Last April, Price’s collegiate thesis was published in “FESTSCHRIFT FOR WILLIAM,” for the Centennial Celebration of William Meredith. This month, Price is taking up residency at the Virginia Center for the Creative Arts to delve further into his studies of Meredith.
When Price is not hunkered down with research inside archival libraries or tucked away at artist residencies, he volunteers in community service — a trait he chalks up to residual evidence of his military career.
“In the military … people have a sense of purpose. So when you get out and there is no new purpose, a lot of potential problems can unfold. So ... I sort of had to find those new purposes,” Price said.

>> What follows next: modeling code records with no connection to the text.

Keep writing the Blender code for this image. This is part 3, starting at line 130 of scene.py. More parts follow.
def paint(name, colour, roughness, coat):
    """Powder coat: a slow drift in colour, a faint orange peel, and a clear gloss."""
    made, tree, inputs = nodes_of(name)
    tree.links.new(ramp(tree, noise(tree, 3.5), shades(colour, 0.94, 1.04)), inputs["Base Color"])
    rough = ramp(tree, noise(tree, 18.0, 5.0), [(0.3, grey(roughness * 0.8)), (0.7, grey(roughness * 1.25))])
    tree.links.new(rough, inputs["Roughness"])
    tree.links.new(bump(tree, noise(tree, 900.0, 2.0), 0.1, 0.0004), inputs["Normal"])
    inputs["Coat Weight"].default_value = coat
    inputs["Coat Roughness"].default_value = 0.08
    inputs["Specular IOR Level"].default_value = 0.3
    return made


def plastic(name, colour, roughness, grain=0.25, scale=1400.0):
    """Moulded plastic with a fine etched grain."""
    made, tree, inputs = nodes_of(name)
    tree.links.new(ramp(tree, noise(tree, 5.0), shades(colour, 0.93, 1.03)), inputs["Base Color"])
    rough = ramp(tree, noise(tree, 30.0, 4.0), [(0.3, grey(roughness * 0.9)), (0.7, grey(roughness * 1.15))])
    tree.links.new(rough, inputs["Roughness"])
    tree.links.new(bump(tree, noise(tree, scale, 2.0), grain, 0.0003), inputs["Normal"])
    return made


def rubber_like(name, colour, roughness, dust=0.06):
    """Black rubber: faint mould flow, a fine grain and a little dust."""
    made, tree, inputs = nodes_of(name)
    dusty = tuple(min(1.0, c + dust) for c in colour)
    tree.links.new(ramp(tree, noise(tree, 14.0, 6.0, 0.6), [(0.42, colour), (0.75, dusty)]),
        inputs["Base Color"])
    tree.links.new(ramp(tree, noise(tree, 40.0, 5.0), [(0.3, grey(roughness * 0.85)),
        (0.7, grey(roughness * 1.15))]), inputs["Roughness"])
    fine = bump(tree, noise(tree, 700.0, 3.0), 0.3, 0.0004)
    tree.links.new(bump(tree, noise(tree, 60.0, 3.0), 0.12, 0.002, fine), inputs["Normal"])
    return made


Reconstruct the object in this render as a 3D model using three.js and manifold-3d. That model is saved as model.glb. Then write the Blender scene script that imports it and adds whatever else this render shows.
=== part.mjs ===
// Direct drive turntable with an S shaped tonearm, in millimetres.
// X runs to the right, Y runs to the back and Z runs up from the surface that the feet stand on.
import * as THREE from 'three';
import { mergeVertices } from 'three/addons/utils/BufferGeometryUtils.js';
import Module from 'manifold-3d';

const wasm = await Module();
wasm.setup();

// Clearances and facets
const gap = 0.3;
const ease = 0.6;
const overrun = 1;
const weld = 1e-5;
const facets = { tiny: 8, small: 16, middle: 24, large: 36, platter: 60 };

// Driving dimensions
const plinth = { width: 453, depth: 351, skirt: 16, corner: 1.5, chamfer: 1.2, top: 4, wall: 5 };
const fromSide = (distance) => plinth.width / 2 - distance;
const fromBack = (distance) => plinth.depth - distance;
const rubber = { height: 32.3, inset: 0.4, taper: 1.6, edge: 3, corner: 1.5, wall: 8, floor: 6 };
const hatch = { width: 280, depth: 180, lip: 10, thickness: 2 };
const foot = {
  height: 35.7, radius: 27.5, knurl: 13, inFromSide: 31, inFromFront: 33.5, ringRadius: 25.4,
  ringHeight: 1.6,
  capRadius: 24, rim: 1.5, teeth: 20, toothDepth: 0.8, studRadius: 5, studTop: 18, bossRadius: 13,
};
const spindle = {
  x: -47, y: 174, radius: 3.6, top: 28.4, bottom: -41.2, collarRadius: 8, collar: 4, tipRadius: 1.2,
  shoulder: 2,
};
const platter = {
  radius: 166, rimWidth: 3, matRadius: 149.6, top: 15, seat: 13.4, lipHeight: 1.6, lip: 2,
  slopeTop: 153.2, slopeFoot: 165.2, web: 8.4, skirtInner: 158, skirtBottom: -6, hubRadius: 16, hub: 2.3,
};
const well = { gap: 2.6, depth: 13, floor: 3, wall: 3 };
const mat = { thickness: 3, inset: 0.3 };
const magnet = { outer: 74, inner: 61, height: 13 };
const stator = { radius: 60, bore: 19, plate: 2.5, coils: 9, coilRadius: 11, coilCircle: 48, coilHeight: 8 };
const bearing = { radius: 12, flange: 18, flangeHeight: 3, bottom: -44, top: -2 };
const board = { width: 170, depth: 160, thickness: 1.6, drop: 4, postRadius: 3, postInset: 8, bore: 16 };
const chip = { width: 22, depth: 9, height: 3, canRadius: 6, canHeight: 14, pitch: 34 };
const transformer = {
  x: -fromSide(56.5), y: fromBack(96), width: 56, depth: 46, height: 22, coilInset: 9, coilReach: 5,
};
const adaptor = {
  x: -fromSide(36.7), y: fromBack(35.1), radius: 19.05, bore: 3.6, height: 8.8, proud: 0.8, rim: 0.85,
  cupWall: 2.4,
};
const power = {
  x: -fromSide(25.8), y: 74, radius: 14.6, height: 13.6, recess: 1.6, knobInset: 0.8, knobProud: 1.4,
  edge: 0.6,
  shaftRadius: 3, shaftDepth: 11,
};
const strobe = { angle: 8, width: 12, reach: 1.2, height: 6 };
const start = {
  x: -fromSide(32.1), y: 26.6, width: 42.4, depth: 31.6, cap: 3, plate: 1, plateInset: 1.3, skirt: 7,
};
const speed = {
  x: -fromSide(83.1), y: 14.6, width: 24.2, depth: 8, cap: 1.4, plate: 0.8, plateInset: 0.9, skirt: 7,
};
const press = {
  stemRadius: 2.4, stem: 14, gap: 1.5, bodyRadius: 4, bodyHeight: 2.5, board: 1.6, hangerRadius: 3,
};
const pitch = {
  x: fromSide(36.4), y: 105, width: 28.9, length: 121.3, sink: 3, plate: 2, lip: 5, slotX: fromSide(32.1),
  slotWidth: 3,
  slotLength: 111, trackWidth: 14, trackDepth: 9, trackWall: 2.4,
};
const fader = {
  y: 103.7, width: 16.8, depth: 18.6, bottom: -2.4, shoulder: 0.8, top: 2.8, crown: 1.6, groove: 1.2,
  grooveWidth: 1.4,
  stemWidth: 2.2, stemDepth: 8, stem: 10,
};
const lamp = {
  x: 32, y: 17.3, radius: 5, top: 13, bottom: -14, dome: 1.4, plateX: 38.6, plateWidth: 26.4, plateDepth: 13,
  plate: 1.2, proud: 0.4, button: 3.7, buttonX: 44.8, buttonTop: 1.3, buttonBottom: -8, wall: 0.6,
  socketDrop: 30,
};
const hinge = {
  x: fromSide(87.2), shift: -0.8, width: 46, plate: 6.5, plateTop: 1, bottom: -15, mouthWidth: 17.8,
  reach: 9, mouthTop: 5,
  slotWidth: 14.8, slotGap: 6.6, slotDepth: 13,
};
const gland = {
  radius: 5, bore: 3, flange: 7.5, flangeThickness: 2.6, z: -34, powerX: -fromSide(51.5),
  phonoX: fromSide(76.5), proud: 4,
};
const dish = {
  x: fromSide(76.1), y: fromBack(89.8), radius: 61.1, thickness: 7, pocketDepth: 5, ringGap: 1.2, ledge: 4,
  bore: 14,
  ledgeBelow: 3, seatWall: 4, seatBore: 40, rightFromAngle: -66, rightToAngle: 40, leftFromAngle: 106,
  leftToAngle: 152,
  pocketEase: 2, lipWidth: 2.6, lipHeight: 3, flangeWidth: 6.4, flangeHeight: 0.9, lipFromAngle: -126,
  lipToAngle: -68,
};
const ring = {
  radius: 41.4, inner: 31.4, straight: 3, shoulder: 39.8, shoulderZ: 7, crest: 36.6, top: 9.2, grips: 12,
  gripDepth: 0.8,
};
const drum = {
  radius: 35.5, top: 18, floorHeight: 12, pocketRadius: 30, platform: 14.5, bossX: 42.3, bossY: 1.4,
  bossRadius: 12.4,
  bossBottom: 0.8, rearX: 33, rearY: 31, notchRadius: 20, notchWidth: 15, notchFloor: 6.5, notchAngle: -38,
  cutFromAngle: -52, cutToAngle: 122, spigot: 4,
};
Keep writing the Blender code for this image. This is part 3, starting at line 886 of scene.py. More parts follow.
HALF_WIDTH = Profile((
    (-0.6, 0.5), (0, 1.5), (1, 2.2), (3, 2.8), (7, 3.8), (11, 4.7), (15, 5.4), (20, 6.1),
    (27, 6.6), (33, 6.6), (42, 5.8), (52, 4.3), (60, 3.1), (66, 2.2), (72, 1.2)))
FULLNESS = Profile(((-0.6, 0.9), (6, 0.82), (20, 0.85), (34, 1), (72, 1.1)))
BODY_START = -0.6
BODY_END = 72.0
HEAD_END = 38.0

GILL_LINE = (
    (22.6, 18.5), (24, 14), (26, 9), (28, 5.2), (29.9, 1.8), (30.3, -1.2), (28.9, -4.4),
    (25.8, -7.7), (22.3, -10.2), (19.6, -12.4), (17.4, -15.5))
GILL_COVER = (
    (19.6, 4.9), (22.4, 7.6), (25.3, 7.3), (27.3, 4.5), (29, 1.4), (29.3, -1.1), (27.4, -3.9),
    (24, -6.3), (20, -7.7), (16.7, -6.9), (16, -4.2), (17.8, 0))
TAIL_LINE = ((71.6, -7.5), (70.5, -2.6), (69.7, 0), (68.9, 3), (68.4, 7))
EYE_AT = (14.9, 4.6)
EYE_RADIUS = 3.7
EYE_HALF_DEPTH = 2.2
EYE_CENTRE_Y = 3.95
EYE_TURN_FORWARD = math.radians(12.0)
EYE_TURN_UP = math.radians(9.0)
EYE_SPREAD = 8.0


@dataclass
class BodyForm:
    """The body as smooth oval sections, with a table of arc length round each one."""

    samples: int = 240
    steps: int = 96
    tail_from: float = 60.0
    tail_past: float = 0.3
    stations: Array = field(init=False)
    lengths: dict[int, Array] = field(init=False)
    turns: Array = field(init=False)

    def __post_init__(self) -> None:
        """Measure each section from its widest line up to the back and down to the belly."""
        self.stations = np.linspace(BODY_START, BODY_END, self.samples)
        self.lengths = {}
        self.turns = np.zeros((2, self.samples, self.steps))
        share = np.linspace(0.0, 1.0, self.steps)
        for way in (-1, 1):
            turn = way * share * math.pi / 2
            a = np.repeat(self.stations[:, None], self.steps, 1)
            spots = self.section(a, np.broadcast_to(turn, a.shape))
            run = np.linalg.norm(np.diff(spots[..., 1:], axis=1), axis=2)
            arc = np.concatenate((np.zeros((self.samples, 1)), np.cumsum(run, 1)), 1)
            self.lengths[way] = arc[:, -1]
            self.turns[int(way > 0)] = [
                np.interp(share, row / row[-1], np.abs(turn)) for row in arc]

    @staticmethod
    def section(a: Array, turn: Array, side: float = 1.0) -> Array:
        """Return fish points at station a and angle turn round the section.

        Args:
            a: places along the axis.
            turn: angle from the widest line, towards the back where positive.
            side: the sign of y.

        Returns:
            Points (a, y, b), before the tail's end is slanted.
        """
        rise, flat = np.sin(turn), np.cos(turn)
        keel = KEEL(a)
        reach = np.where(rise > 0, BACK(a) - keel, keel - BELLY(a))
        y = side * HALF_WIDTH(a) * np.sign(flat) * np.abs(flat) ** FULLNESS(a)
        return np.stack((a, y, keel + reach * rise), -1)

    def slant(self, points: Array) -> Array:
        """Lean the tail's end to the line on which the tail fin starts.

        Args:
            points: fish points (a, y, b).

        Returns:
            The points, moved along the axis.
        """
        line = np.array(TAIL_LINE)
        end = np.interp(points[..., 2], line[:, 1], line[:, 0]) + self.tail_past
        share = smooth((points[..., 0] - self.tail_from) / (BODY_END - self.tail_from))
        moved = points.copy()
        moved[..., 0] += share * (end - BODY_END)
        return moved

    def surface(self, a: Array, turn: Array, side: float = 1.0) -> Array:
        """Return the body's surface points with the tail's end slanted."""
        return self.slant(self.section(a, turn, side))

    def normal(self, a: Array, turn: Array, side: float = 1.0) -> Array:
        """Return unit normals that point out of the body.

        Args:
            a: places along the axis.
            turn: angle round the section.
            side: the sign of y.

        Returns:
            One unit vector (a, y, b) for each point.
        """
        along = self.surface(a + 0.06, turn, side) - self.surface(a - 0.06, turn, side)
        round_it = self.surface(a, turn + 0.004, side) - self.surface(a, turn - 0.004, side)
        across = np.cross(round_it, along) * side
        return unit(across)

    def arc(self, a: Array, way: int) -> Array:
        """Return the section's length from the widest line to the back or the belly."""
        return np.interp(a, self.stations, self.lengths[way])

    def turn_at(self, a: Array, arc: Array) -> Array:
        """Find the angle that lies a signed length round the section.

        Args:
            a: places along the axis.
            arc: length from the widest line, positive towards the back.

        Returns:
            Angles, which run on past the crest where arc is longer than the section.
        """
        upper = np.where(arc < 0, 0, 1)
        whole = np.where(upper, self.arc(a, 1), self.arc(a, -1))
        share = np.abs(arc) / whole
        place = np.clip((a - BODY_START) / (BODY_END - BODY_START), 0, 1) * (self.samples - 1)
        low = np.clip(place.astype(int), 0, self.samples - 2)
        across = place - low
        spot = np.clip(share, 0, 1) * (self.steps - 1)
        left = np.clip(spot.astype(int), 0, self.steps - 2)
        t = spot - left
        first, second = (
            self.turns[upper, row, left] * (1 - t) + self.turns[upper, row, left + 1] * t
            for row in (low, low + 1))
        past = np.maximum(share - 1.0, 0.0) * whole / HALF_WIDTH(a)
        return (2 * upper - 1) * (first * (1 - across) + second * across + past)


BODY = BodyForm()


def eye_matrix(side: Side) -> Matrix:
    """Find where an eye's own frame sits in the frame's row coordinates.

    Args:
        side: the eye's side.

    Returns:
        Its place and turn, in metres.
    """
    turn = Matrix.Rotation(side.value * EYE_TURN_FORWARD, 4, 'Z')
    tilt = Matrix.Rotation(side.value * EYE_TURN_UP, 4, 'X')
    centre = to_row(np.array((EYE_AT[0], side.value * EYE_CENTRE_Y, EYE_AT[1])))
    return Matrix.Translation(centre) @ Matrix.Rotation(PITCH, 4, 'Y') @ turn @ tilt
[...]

In support of fellow veterans adjusting to civilian life, Price works with War Paints, Breaking Free and the local Wounded Warrior Project chapter. On a more creative front, Price is a past-president of a capella group Harrisonburg Harmonizers and former associate of the Harrisonburg-Rockingham County edition of Hometown Value Magazine.
Price has won awards for his contributions to the area, namely Ambassador of the Year. Harrisonburg-Rockingham Chamber of Commerce is composed of five staffers, nearly 800 members and up to 15 ambassadors each year. Frank Tamberrino, president and CEO of the chamber, recognized Price with the Ambassador of the Year plaque at the 2018 annual banquet and award ceremony for his dedication and dependability.
“When he jumped in, he jumped in with both feet,” Tamberrino said. “Scott really came to a lot of functions. He was making a lot of contacts around the community.… That’s one of the benefits, but he was just one that sort of embodied what we look for in a good volunteer.”
Martha Woodroof, a Singers Glenn author and former host on WMRA, interviewed Price in 2016 for a radio episode. She said Price’s facility of language lent to a highly valuable experience that adjusted her perception on military personnel, so she could understand the common thread of humanity through inner strife.
“I’m an old hippy peacenik and had always sort of never found common ground with a soldier’s experience,” Woodroof said. “He spoke so movingly about what a strange world it was — this world where there’s all this choice, and you don’t have a designated tribe, and it just humanized it for me. … I think I was blinkered by my times and so I really appreciate Scott for un-blinkering me.” Price said his experience in the military will always influence his ideas and actions, but he has no pursuits of becoming a veteran poet — just a writer.
“I definitely am not striving to be like a war poet by any stretch of the imagination. In fact, I’m definitely the opposite,” Price said. “OK, that was there. That part of life is over. Let’s continue to move forward.”